Dataset content:
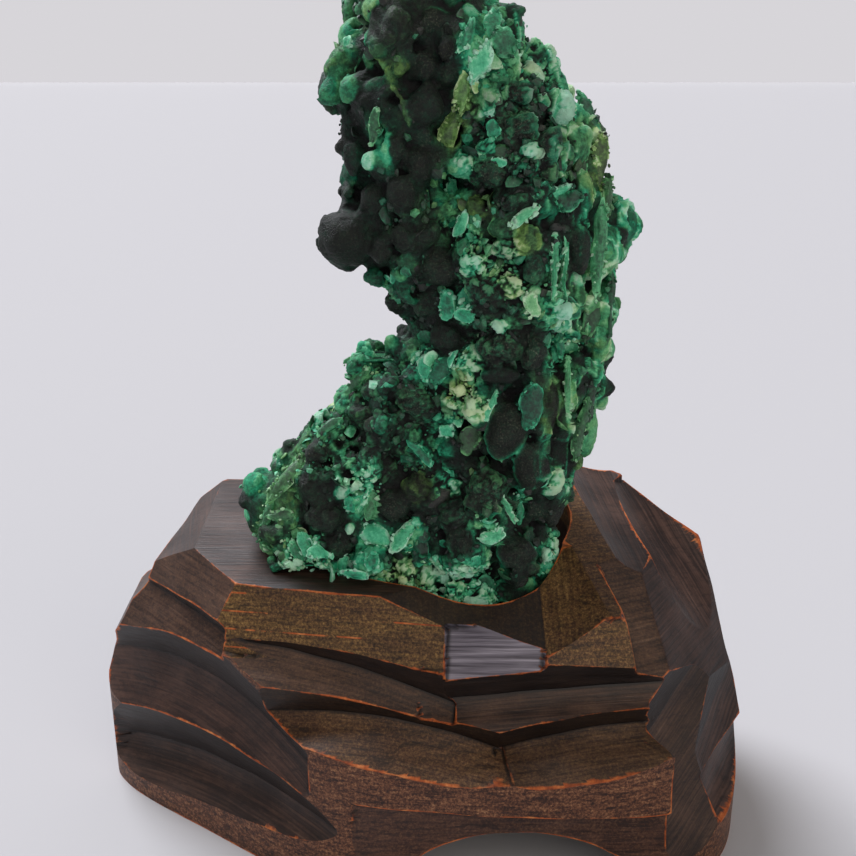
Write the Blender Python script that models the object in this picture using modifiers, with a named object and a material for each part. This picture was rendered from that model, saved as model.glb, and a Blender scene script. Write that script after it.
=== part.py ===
"""A botryoidal malachite specimen that stands in the recess of a carved hardwood stand.

Two pieces: the stone, one closed solid fused from its lumps, and the stand, one block of
wood cut with slices and gouge strokes as a carver would cut it. Lengths are in millimetres
here and are turned to metres by MM. +Z is up and the carved front of the stand faces -Y.
The origin is on the ground, under the middle of the stand.
"""
import math
import random

import bpy
import bmesh
from mathutils import Matrix, Vector

MM = 0.001

# Stand: driving sizes
STAND_BLOCK_HEIGHT = 61.5
ARCH_LEFT = -4.0
ARCH_RIGHT = 36.0
ARCH_HEIGHT = 11.5
ARCH_RUN = 90.0
ARCH_BELOW_GROUND = 5.0
PANEL_LEFT = -9.0
PANEL_RIGHT = 42.0
PANEL_TOP = 17.0
PANEL_FLOOR_Y = 29.6
RECESS_FLOOR = 44.0
CUTTER_THICKNESS = 60.0
CUTTER_TOP = 90.0
CUTTER_BELOW_GROUND = 5.0
CUTTER_FRONT_Y = 50.0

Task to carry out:
Output all of the data again. Match it exactly.

The result:
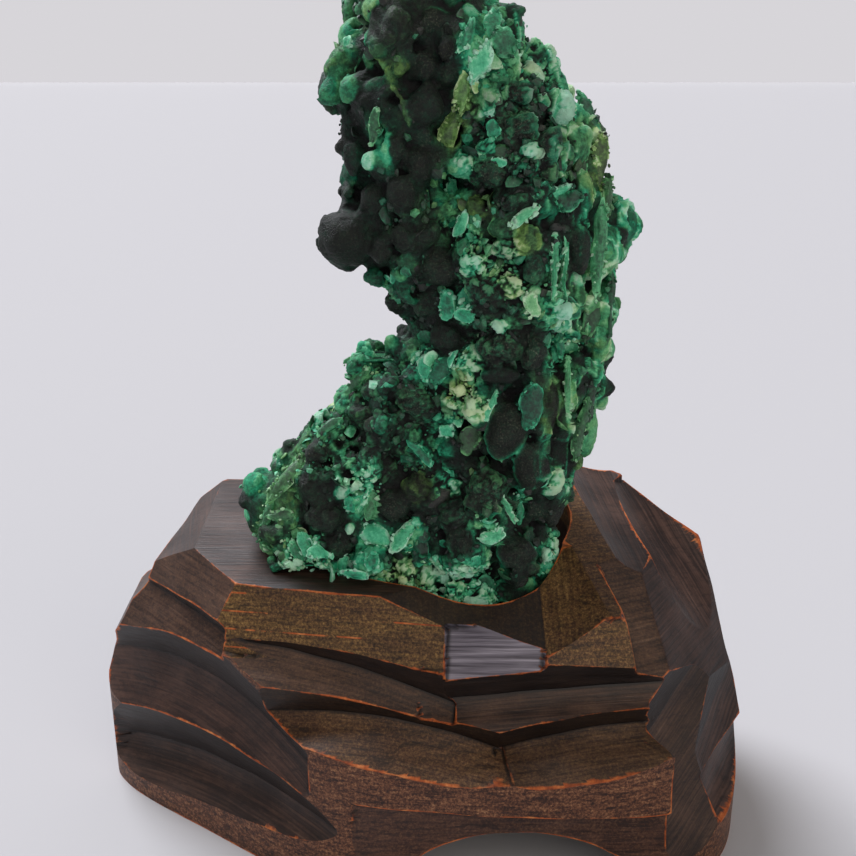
Write the Blender Python script that models the object in this picture using modifiers, with a named object and a material for each part. This picture was rendered from that model, saved as model.glb, and a Blender scene script. Write that script after it.
=== part.py ===
"""A botryoidal malachite specimen that stands in the recess of a carved hardwood stand.

Two pieces: the stone, one closed solid fused from its lumps, and the stand, one block of
wood cut with slices and gouge strokes as a carver would cut it. Lengths are in millimetres
here and are turned to metres by MM. +Z is up and the carved front of the stand faces -Y.
The origin is on the ground, under the middle of the stand.
"""
import math
import random

import bpy
import bmesh
from mathutils import Matrix, Vector

MM = 0.001

# Stand: driving sizes
STAND_BLOCK_HEIGHT = 61.5
ARCH_LEFT = -4.0
ARCH_RIGHT = 36.0
ARCH_HEIGHT = 11.5
ARCH_RUN = 90.0
ARCH_BELOW_GROUND = 5.0
PANEL_LEFT = -9.0
PANEL_RIGHT = 42.0
PANEL_TOP = 17.0
PANEL_FLOOR_Y = 29.6
RECESS_FLOOR = 44.0
CUTTER_THICKNESS = 60.0
CUTTER_TOP = 90.0
CUTTER_BELOW_GROUND = 5.0
CUTTER_FRONT_Y = 50.0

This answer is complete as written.